■ SET EXERCISE: Starting with the line that has "Keep writing the" in it, repeat every line through the last one, word for word, and give nothing more.

■ DATA SHOWN:
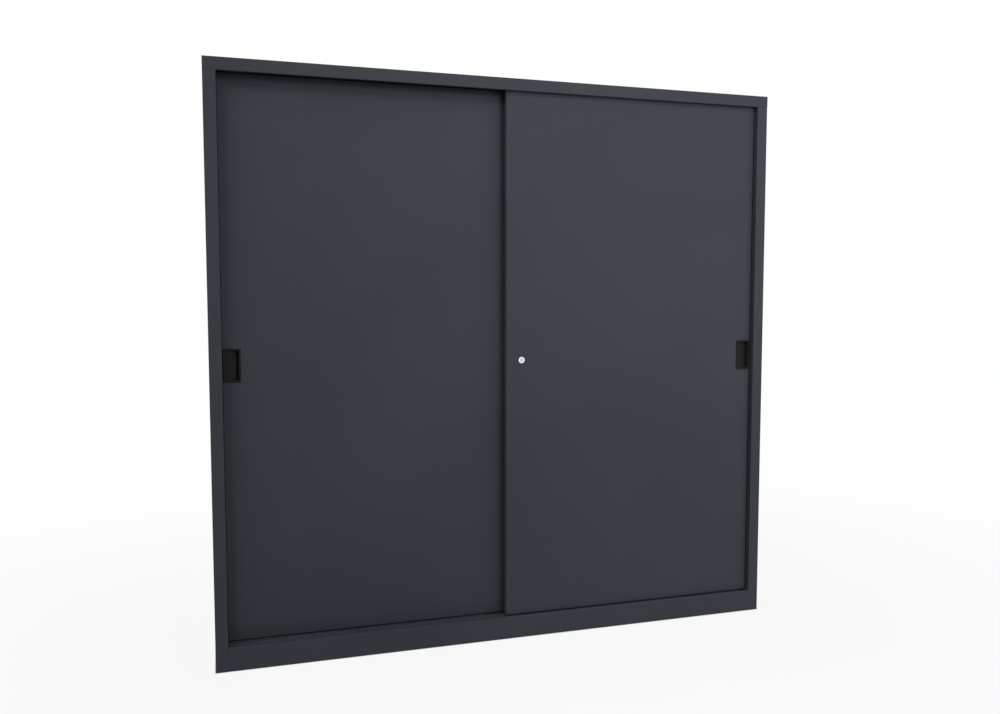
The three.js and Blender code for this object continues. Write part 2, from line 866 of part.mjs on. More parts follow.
// Carcass
const { anthraciteCoat, zincSteel, blackPlastic, blackNylon, darkRubber, brightChrome } = finishes;
add(cabinet, "top_panel", topPanel(), anthraciteCoat);
add(cabinet, "bottom_panel", bottomPanel(), anthraciteCoat);
add(cabinet, "front_plinth", frontPlinth(), anthraciteCoat);
add(cabinet, "upper_guide_track", upperGuideTrack(), anthraciteCoat);
add(cabinet, "lower_track", lowerTrack(), anthraciteCoat);
for (const [name, side] of [["left", -1], ["right", 1]]) {
  add(cabinet, `${name}_side_panel`, sidePanel(side), anthraciteCoat);
  add(cabinet, `${name}_back_panel`, backPanel(side), anthraciteCoat);
  add(cabinet, `${name}_base_rail`, baseRail(side), zincSteel);
  ["front", "rear"].forEach((place, i) => {
    const foot = `${name}_${place}_foot`;
    add(cabinet, foot, levellingFoot(), zincSteel, side * footX, footY[i], 0);
    const upright = `${name}_${place}_upright`;
    add(cabinet, upright, wallUpright(side), anthraciteCoat, 0, uprightY[i], 0);
  });
  const shelfStart = side < 0 ? -uprightFace + seam : postFace + seam;
  for (let i = 0; i < shelvesPerBay; i += 1) {
    const slot = (i + 1) * slotsPerShelf - 1;
    const level = lowestSlot + slot * slotPitch + hookLevel;
    add(cabinet, `${name}_shelf_${i + 1}`, shelf(), anthraciteCoat, shelfStart, 0, level);
  }
}
const [frontPost, rearPost] = [capInside, capBottom - seam].map(partitionPost);
add(cabinet, "partition_front_post", frontPost, anthraciteCoat, 0, uprightFrontY, 0);
add(cabinet, "partition_rear_post", rearPost, anthraciteCoat, 0, uprightRearY, 0);
add(cabinet, "partition_panel", partitionPanel(), anthraciteCoat);

// Doors
const doors = [
  { name: "left", x: rearDoorLeft, setback: rearDoorSetback, pullLeft: pullInset },
  {
    name: "right",
    x: frontDoorLeft,
    setback: frontDoorSetback,
    pullLeft: doorWidth - pullInset - pullWidth,
    lockLeft: lockInset,
  },
];
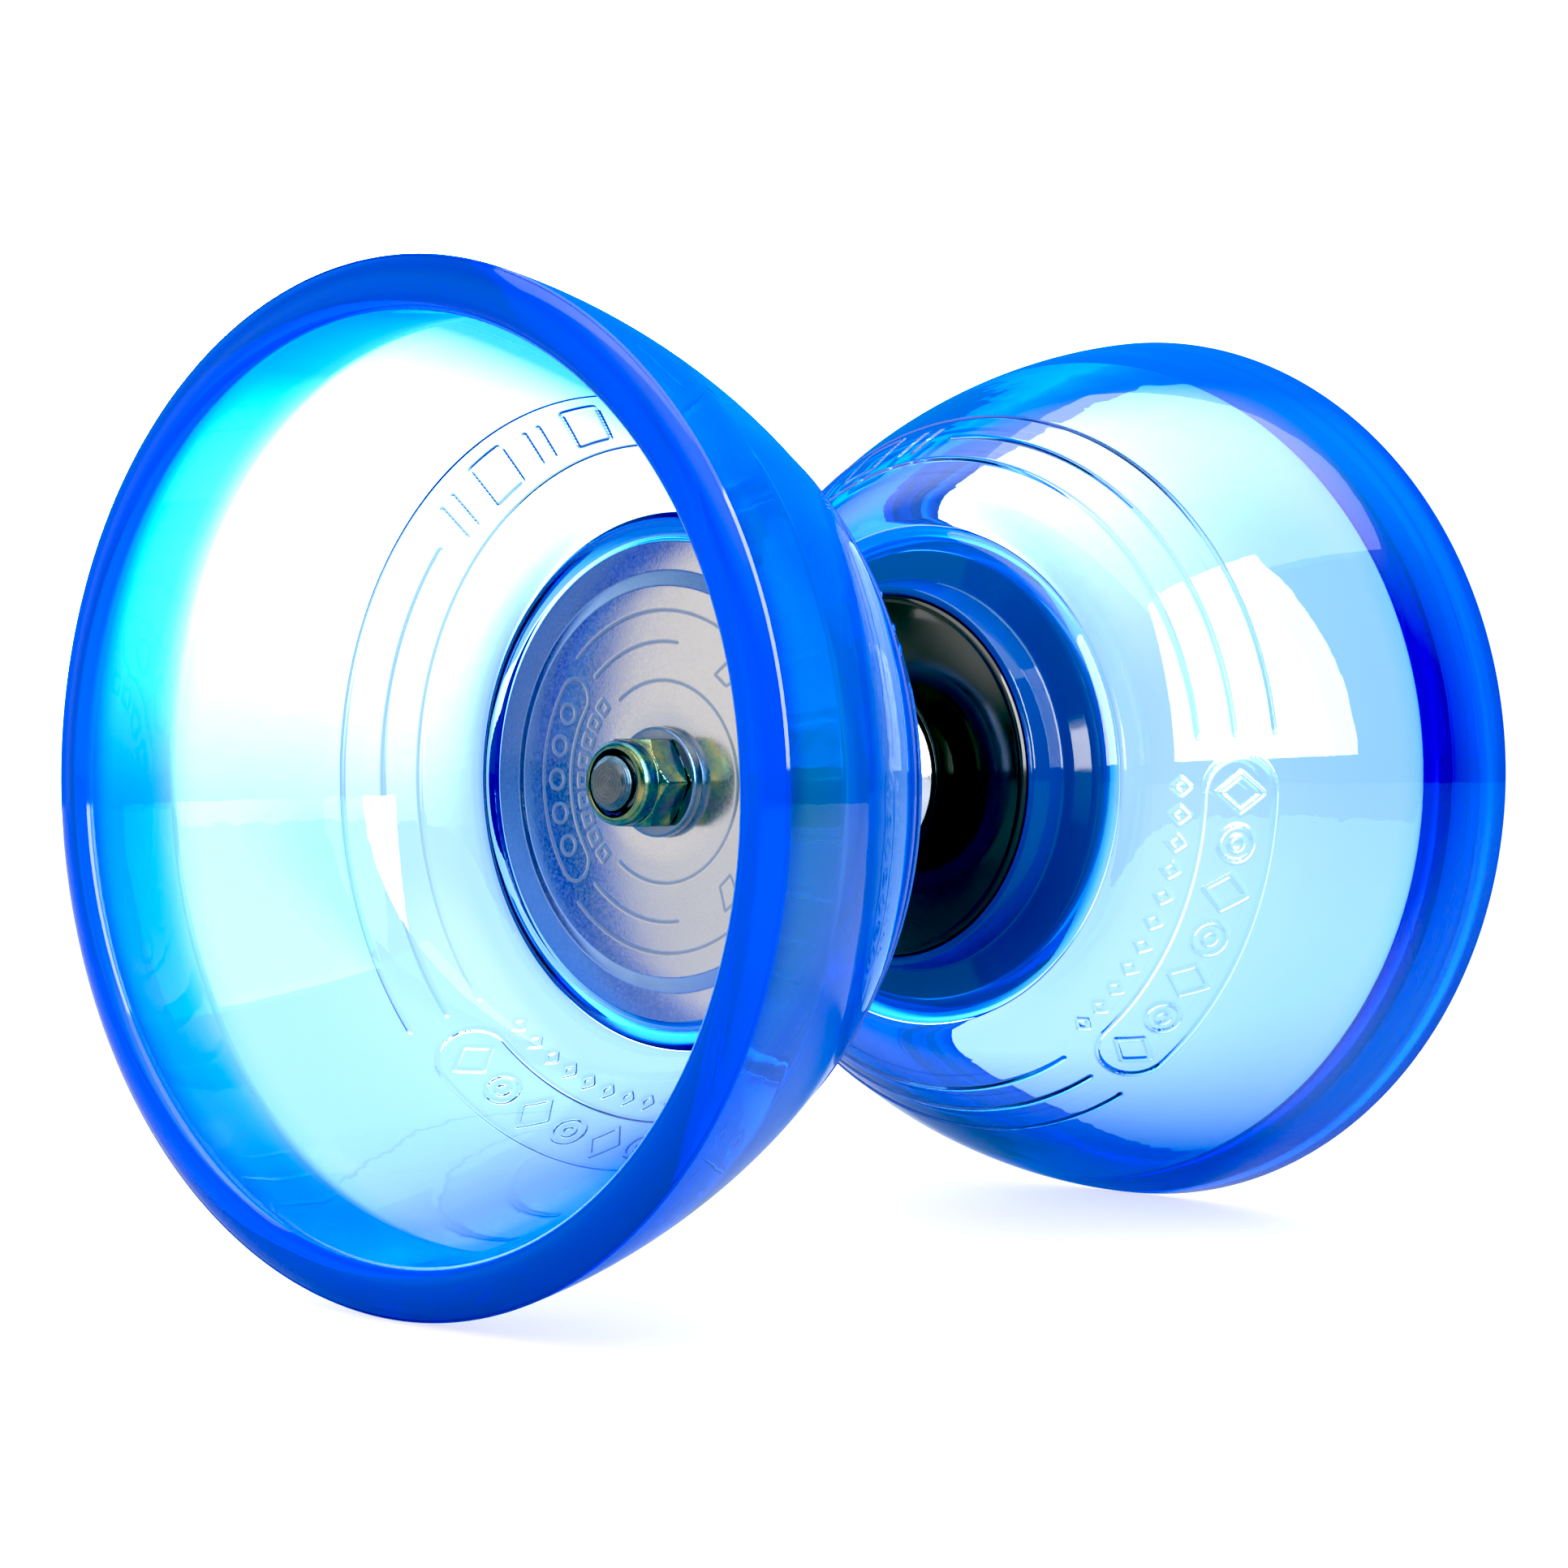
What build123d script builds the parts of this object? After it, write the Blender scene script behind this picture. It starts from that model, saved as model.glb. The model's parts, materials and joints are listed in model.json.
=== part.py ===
"""Bearing diabolo (two-cup spinning yo-yo), modelled piece by piece in millimetres.

The spin axis is the Y axis, +Z is up, and the origin is the middle of the axle.
The front cup opens towards -Y and the rear cup towards +Y. Everything on the rear
side is modelled first; the front side is its mirror image in the XZ plane.
"""
from build123d import *
from math import cos, radians, sin
import os

# ---------------------------------------------------------------- cups
CUP_R = 62.5                # largest radius of a cup
CUP_FRONT = 75.5            # from the middle of the axle to the front of a rim
WALL_TOP = 73.4             # where the outer wall ends, at its widest
WALL_CURVE = (43.8, 22.1), (59.1, 49.5)      # how the outer wall bends between its ends
WALL_IN_CURVE = (52.4, 47.5), (42.4, 24.4)
LIP_CREST_R = 58.0          # the rim's edge is highest here
LIP_IN_R = 55.9             # where the edge's inner rounding meets the rim's inside wall
LIP_CROWN_R = 5.88          # rounding from the crest out to the crease
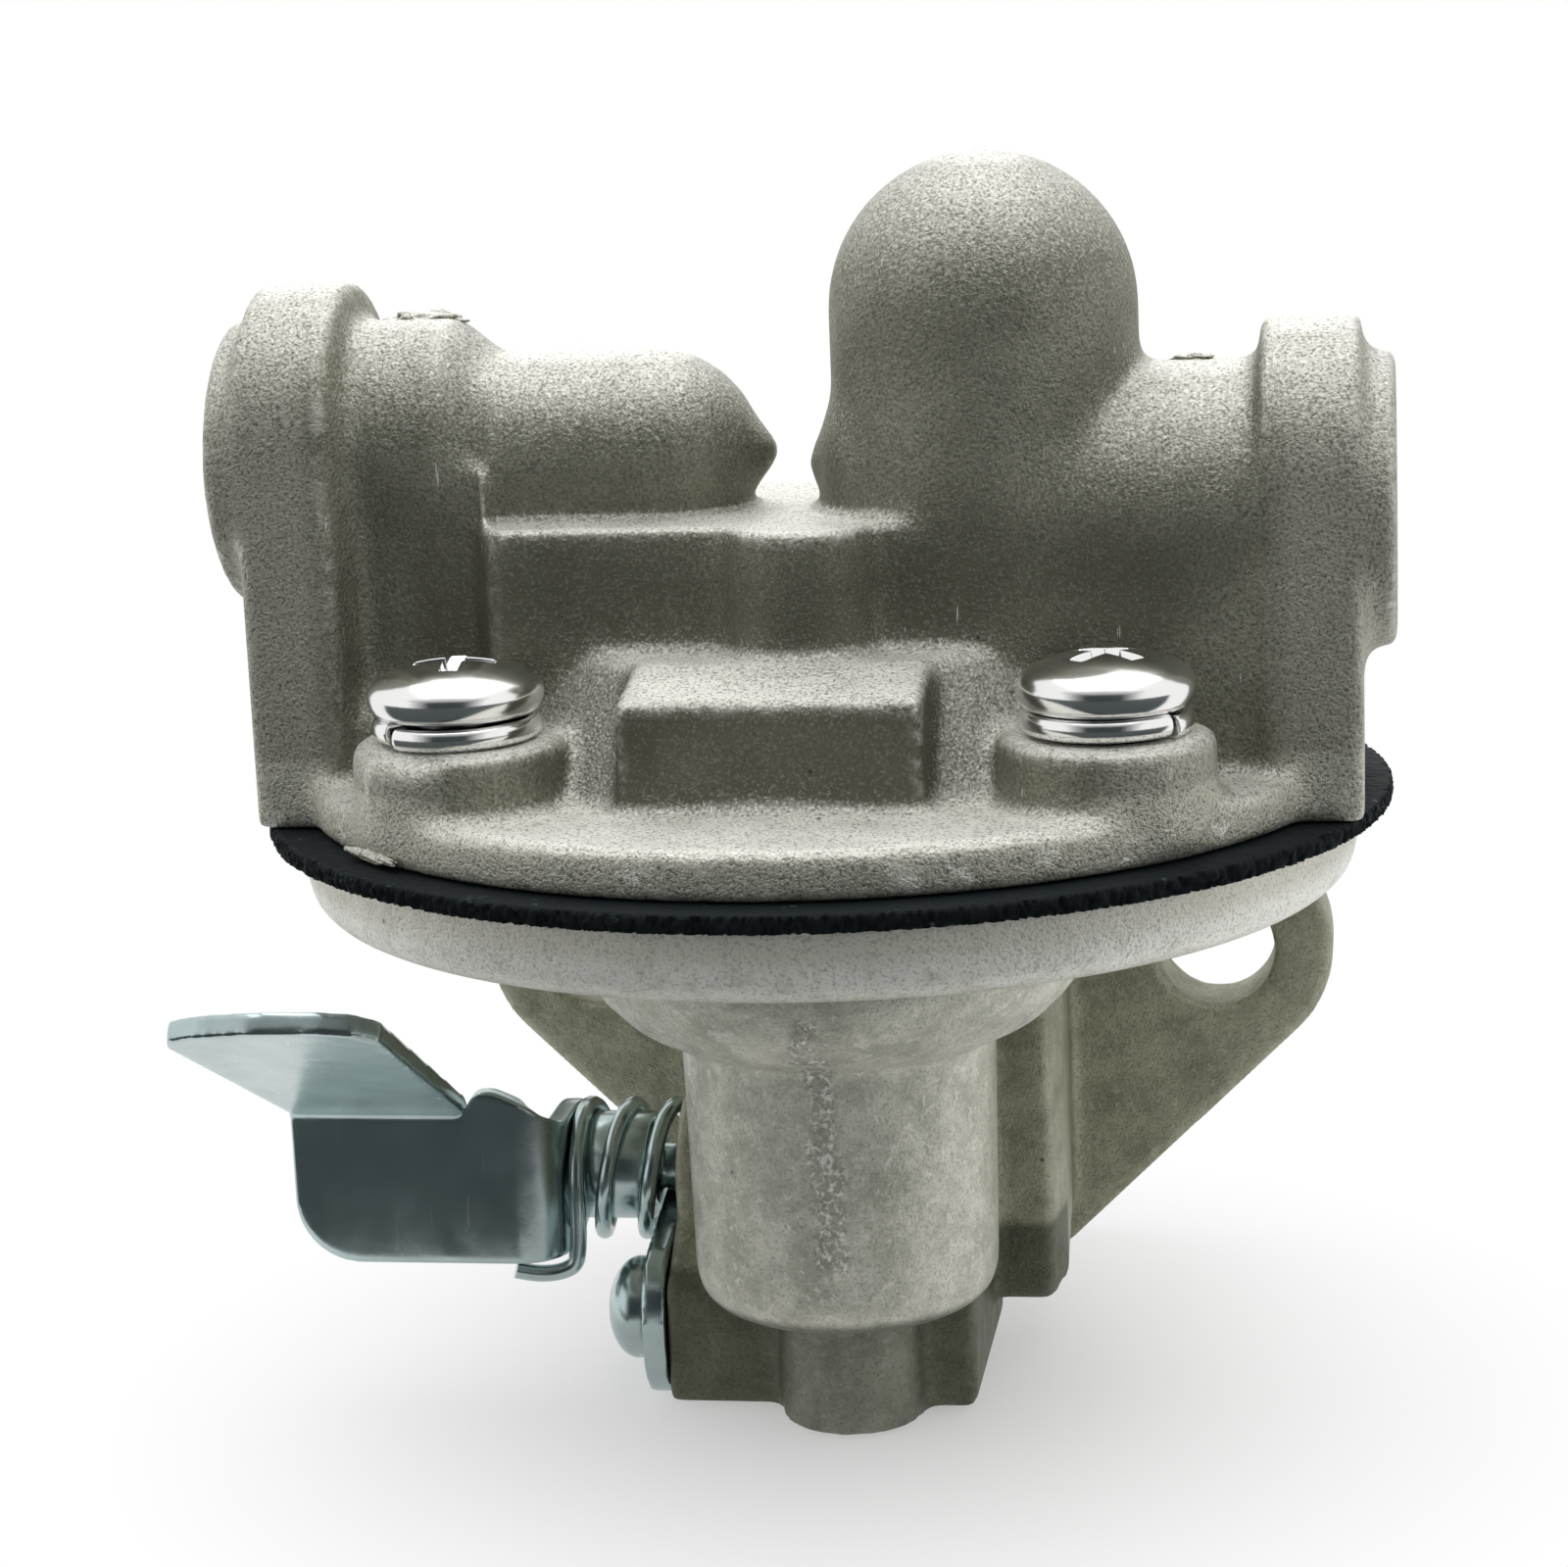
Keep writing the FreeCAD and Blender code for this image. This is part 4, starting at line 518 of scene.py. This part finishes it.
def castings():
    """Both castings, the cover without the slot between its left collar and its valve block."""
    slot = ((-20.8, -56.4, 24), (-18.2, -44, 40.6))
    rounded_look("upper_cover", 0.38 * MM, 26, 0.5, 0.16, 0.48, set_back_collar, slot)
    rounded_look("lower_body", 0.42 * MM, 8, 0.5, 0.25, 0.5)


def scab(name, centre, radii, turn, seed):
    """A small ragged scrap of casting skin, with its centre and radii in millimetres."""
    shape = bmesh.new()
    bmesh.ops.create_icosphere(shape, subdivisions=4, radius=1.0)
    for vert in shape.verts:
        vert.co *= 1 + 0.35 * noise.noise(vert.co * 2.5 + Vector((seed, 0, 0)))
        vert.co = Vector([part * radius * MM for part, radius in zip(vert.co, radii)])
    mesh = smooth_mesh(name, shape)
    mesh.transform(Matrix.Translation(Vector(centre) * MM) @ Matrix.Rotation(turn, 4, "Z"))
    mesh.materials.append(MATERIALS["cast_cover"])
    piece = new_object(name, mesh)
    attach(piece, "housing")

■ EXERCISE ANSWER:
Keep writing the FreeCAD and Blender code for this image. This is part 4, starting at line 518 of scene.py. This part finishes it.
def castings():
    """Both castings, the cover without the slot between its left collar and its valve block."""
    slot = ((-20.8, -56.4, 24), (-18.2, -44, 40.6))
    rounded_look("upper_cover", 0.38 * MM, 26, 0.5, 0.16, 0.48, set_back_collar, slot)
    rounded_look("lower_body", 0.42 * MM, 8, 0.5, 0.25, 0.5)


def scab(name, centre, radii, turn, seed):
    """A small ragged scrap of casting skin, with its centre and radii in millimetres."""
    shape = bmesh.new()
    bmesh.ops.create_icosphere(shape, subdivisions=4, radius=1.0)
    for vert in shape.verts:
        vert.co *= 1 + 0.35 * noise.noise(vert.co * 2.5 + Vector((seed, 0, 0)))
        vert.co = Vector([part * radius * MM for part, radius in zip(vert.co, radii)])
    mesh = smooth_mesh(name, shape)
    mesh.transform(Matrix.Translation(Vector(centre) * MM) @ Matrix.Rotation(turn, 4, "Z"))
    mesh.materials.append(MATERIALS["cast_cover"])
    piece = new_object(name, mesh)
    attach(piece, "housing")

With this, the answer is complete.